Olympia-Bewerbung in Berlin: Unternehmer Stiebitz: „Da fehlt der Dampf“

Unternehmer Michael Stiebitz kämpft für die Spiele in Berlin, für seine Aktion "Das lebende olympische Band" gab er alleine 100.000 Euro aus. Der Senat hingegen tut ihm zu wenig, um Olympia in die Hauptstadt zu holen.

Das Telefonat verlief ganz normal, Michael Stiebitz telefoniert mit einem Mitarbeiter der Berliner Olympia-Kampagne. Am Ende verabschiedete sich der Mitarbeiter höflich und nett – aber das Telefonat war nicht mehr normal. Stiebitz hätte „ausflippen können“. Denn der Mann hatte gesagt: „Schönes Wochenende“.

Der Unternehmer zitiert die Worte, als hätte ihn jemand übelst beleidigt. In den zwei Worten war alles zusammengefasst, was Stiebitz als Problem der Berliner Bewerbung empfindet. Mangelndes Engagement, Dienst nach Vorschrift, bürokratische Abläufe. „Mann“, sagt er, „wir haben doch bis zur nationalen Vergabe nur wenig Zeit!“

Der Firmenchef Stiebitz, Inhaber eines Betriebs, der alle möglichen Artikel mit Berlin-Symbolen produziert und vertreibt, sitzt in einem Café am Ku’damm und schildert, wie zwei Welten aufeinanderprallen. Hier die Rathaus-Politik, die zwar mal beschlossen hat, sich für die Olympischen Spiele 2024 oder 2028 zu bewerben, dieses Thema dann aber monatelang vergaß. Dort der hyperaktive Unternehmer Stiebitz, 58 Jahre alt, Präsident des Berliner Hockey-Clubs, glühender Verfechter von Olympia in Berlin.
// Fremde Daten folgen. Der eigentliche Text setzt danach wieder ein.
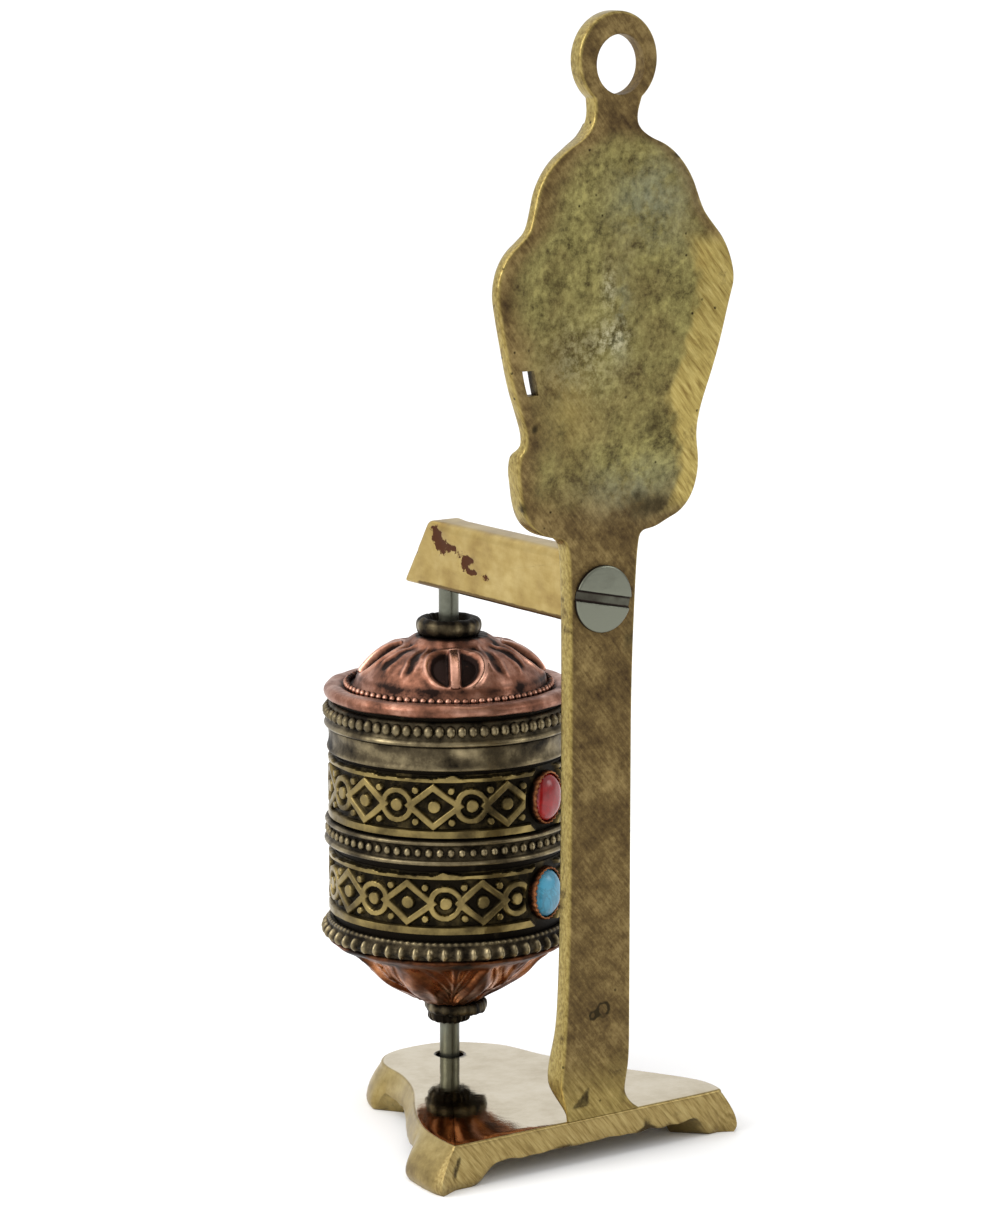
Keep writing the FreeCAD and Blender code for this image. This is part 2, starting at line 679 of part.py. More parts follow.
def make_scroll():
    """Rolled paper prayer round the axle, and the thread that ties it."""
    bottom = f"{DRUM_BOTTOM} + scroll_end_gap"
    height = f"{BRIM_TOP} - {DRUM_BOTTOM} - 2 * scroll_end_gap"
    keep(ring("prayer_scroll", BORE, "scroll_radius", bottom, height))
    tie = f"{bottom} + ({height}) / 2 - thread_width / 2"
    keep(ring("scroll_thread", "scroll_radius + seat_gap", "scroll_radius + thread_thickness", tie, "thread_width"))


make_base_plate()
make_upright()
make_arm()
make_arm_screw()
make_axle()
make_caps()
make_collars()
make_shell_and_rings()
make_bands_and_stones()
make_scroll()
doc.recompute()


# ---------------------------------------------------------------- check and write

for item in doc.Objects:
    if "Invalid" in item.State or "Error" in item.State:
        raise RuntimeError(f"{item.Label} failed: {item.State}")
os.makedirs("parts", exist_ok=True)
for node in nodes:
    if node.Shape.isNull() or not node.Shape.isValid() or len(node.Shape.Solids) != 1:
        raise RuntimeError(f"{node.Label} is not one valid solid")
for node in nodes:
    node.Shape.exportStep(f"parts/{node.Label}.step")
    box = node.Shape.BoundBox
    size = f"{box.XLength:.2f} x {box.YLength:.2f} x {box.ZLength:.2f} mm"
    print(f"{node.Label}: {node.Shape.Volume:.1f} mm3, {size}, from z {box.ZMin:.2f} to {box.ZMax:.2f}")
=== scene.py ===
# %% [markdown]
# # A prayer wheel, piece by piece
# The object is a small votive prayer wheel: a copper and brass drum
# turns on a steel axle inside a cast brass stand.
# The stand is one foot plate, one arm and one upright whose top is a plaque with a ring to hang it by.
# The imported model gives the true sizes, and each piece here is a
# finer surface that sits exactly where it does.

# %% The frame
import math
import bmesh
import bpy
import numpy as np
from mathutils import Matrix, Vector


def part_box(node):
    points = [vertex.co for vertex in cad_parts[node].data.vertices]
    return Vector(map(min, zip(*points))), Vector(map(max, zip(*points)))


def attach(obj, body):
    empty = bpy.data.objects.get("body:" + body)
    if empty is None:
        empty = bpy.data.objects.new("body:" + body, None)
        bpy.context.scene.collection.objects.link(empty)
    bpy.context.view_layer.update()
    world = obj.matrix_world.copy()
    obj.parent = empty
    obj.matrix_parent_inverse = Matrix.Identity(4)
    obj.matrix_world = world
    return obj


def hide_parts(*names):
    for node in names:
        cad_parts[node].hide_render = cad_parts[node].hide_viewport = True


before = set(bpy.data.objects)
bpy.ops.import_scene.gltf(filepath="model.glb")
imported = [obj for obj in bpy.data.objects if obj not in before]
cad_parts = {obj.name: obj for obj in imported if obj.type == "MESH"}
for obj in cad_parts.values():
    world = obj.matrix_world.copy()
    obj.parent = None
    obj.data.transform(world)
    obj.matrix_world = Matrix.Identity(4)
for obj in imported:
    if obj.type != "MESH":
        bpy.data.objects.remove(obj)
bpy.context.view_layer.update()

# %% [markdown]
# ## Sizes that every piece shares
# All lengths below are in millimetres and are turned into metres when a mesh is made.
# The drum's heights and the arm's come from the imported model, so they follow when it changes.
# The outlines of the foot plate and the upright are listed points.

# %% Places read from the model
MM = 0.001


def span(node):
    """Lowest and highest corner of a model node, in millimetres."""
    low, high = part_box(node)
    return np.array(low) / MM, np.array(high) / MM


axle_low, axle_high = span("axle")
AXLE_Y = float(axle_low[1] + axle_high[1]) / 2
AXLE_RADIUS = float(axle_high[0] - axle_low[0]) / 2
BASE_TOP = float(span("base_plate")[1][2])
REAR = float(span("base_plate")[1][1]) - AXLE_Y
SEAT = 17.22  # inner radius of each ring on the shell, in millimetres
CAP_BORE = 1.55  # hole for the axle in the dome and the bowl
COLLAR_BORE = 1.52  # hole for the axle in the two collars
print("axle at y", round(AXLE_Y, 3), "base top", round(BASE_TOP, 3), "rear face", round(REAR, 3))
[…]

Stiebitz will mehr Emotionen sehen

Was musste er schon im Herbst 2014 in Hamburg sehen? „An allen Ecken und Enden Plakate mit der Olympia-Bewerbung!“ So etwas empfand Stiebitz als Provokation. Denn in Berlin sah er: nichts.

Also beschloss er zu handeln – als Unternehmer, der keine politischen Verästelungen beachten muss. „Das lebende olympische Band“, diese Aktion mit 201 Transparenten, auf denen 100.000 Leute für Olympia in Berlin unterschrieben haben, hat er mit einem Kumpel auf die Beine gestellt. In gerade mal vier Wochen, unterstützt von vielen Vereinsmitgliedern. Rund 100.000 Euro hat ihn das Projekt gekostet. „Jeden Cent bezahle ich.“

Als Michael Müller, der Regierende Bürgermeister, die Unterschriften am Brandenburger Tor einem Vizepräsidenten des Deutschen Olympischen Sportbundes übergab, strahlte die Sonne und ein Fotograf schoss aus zehn Metern Höhe beeindruckende Bilder, die um die Welt gingen. „So muss das sein“, sagt Stiebitz. „Ich kenne keine andere Aktion, die so emotional ist.“

Der Unternehmer Michael Stiebitz ist nicht nur Olympia-Vorkämpfer, sondern auch Präsident des Berliner Hockey Clubs, hier mit Spielerin Natascha Keller.
Der Unternehmer Michael Stiebitz ist nicht nur Olympia-Vorkämpfer, sondern auch Präsident des Berliner Hockey Clubs, hier mit Spielerin Natascha Keller.

© dpa

Emotionen, das ist sein Stichwort. „Wir müssen Begeisterung rüberbringen. Da kann man nicht bloß sagen: Wir hauen Hamburg weg.“ Stiebitz denkt nicht bloß an das Umfrageergebnis, das auch über den Zuschlag für Hamburg oder Berlin entscheidet, er denkt grundsätzlich. Aber bei dieser Kampagne? „Da fehlt der Dampf.“

Eines seiner Transparente hat er im Roten Rathaus aufgehängt. „Wäre doch eine gute Idee, Transparente in allen Bezirksrathäusern aufzuhängen“, hatte er der Senatskanzlei geschrieben. Die antwortete, laut Stiebitz: „Tolle Idee, wir schlagen vor, sie schreiben mal alle Rathäuser an.“ Na wunderbar, sagt Stiebitz. Sein Brief wäre doch kaum beachtet worden. „Es macht wohl mehr Eindruck, wenn Sie das machen“, schrieb er zurück. Stiebitz rollt die Augen. Wieder ein Beleg für ihn, dass vieles zäher läuft als nötig.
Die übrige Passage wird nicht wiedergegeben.